The Thomas Crown Affair
In dressing costars Steve McQueen and Faye Dunaway for 1968’s The Thomas Crown Affair, costume designer Theodora Van Runkle took great pains to get the effect just right. “Sometimes, we had to put 30 pairs of trousers on [McQueen],” she told the Los Angeles Times in 1999, “to get the right ones to make his behind look great.”
Dunaway presented a different challenge. “Faye wanted the skirts to be right up to her crotch,” said Van Runkle. “We got into a knock-down, drag-out over it, and she won.”
Reviews of the Norman Jewison film were mixed, but even detractors hailed its breathtaking style. It helped, of course, to work with two of the most stunning stars in Hollywood — one playing a millionaire who carries out high-stakes bank robberies just for fun and the other a beautiful insurance investigator trying to catch him at his game.
While Dunaway’s miniskirts, suits and wide-brimmed hats reflected the youthful spirit of late 1960s women’s fashion, McQueen’s wardrobe presaged new trends. His three-piece suits were created by legendary tailor Douglas Hayward, who defined sophisticated suiting for the most dashing men of the era. They represented “a return to formality in menswear,” says Hughes. “It’s classic sportswear, not the anti-fashion of the late ‘60s. Moving into the 1970s, clothing takes on the idea of a ‘new masculinity,’ which was really about this dressed-up power suit.”
To many aficionados, McQueen’s accessories are the real standouts. His timepieces included a gold Patek Philippe pocket watch, a Jaeger-LeCoultre Memovox, and a Cartier Tank Cintrée. Then there was the eyewear — the Persol 714 folding sunglasses with Light Havana frames and crystal blue lenses were the actor’s personal favorite. Says Amerman, “When you look that good, you can get away with anything.”
Blade Runner
For 1982’s Blade Runner, the task was to present a dystopian future in which enslaved robots, known as “replicants,” have lifetimes limited to four years lest they become powerful enough to overthrow humanity. Costume designer Michael Kaplan read the script and thought it was more Sam Spade, the private detective character in The Maltese Falcon and other films, than Star Wars.

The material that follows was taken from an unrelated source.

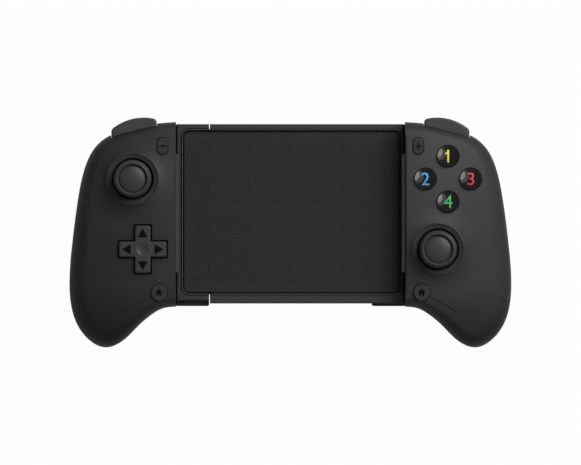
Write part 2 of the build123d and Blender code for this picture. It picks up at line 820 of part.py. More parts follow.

He sold director Ridley Scott on a film-noir approach to the wardrobes. “It was a bit of a whacked-out take on the 1940s that pushed the clothes into the future,” he later told The Independent.
So, Rachel (Sean Young) was given an updated Mildred Pierce hairstyle and swathed in fur, her hard wartime silhouette evoking Joan Crawford at her most disciplined. Daryl Hannah’s Pris, on the other hand, got a cyber-punk shock of cropped blonde hair, a leather dog collar and black-rimmed eyes. And then there’s Deckard (Harrison Ford), dressed in slouchy earth-toned ensembles reminiscent of Dashiell Hammett’s hero. Interestingly, as a blade runner, he’s expert at distinguishing between humans and replicants, and he just might discern one important tell: Replicants seem to dress much better.
Blade Runner inspired multiple fashion collections, among them Vivienne Westwood’s Spring/Summer 1983 Punkature; Alexander McQueen for Givenchy’s 1998 Fall/Winter haute couture; Jean Paul Gaultier’s 2009 Fall/Winter couture; Tomas Maier for Bottega Veneta Fall/Winter 2017 collection and Raf Simons’s Spring/Summer 2018 menswear.
“Blade Runner really did have an impact on designers who brought its sartorial narratives to the runway,” says Hughes, noting the slightly disturbing effect of the film’s approach to costuming. “Perhaps there will always be explorations of dystopia — but because they are not dressed in spacesuits, the end of the world feels like it may be a lot closer than we think.”
Marie Antoinette
A decade after its debut, the influence of Sofia Coppola’s 2006 Marie Antoinette was evident on the runways of Paris, New York, and Milan. “The S/S17 collections,” declared AnOther magazine, “prove that our love affair with sugar-coated style, like that of Sofia Coppola’s delectable teen queen, has never been so strong.”
The choice of adjectives was well considered, as the pastel colors of Milena Canonero’s Oscar-winning costumes were inspired by a box of Ladurée macarons given her by Coppola. The candy-colored costumes embodied Coppola’s focus on the pleasurable side of the young queen’s adventures.
Sure, there were long, troubled years when the court railed against a queen unable to seduce her king — but there were also parties, games, a handsome count, numerous pumps by Manolo Blahnik and oh-so-many pretty dresses. Kirsten Dunst portrays Marie Antoinette as a spirited teen enjoying the good times before angry crowds begin chanting “Madame Deficit.”
“Marie Antoinette captures a very female perspective,” says Hughes. Despite her royal title, the French monarch — in common with other women of her time — had very little real agency. Dress was both play and power. For the film’s audience, such indulgences provided vicarious thrills. “The fashion reflected the colors, embellishment and femininity that we were seeing in the early 2000s,” explains Hughes, “making this film an important marker of its time.”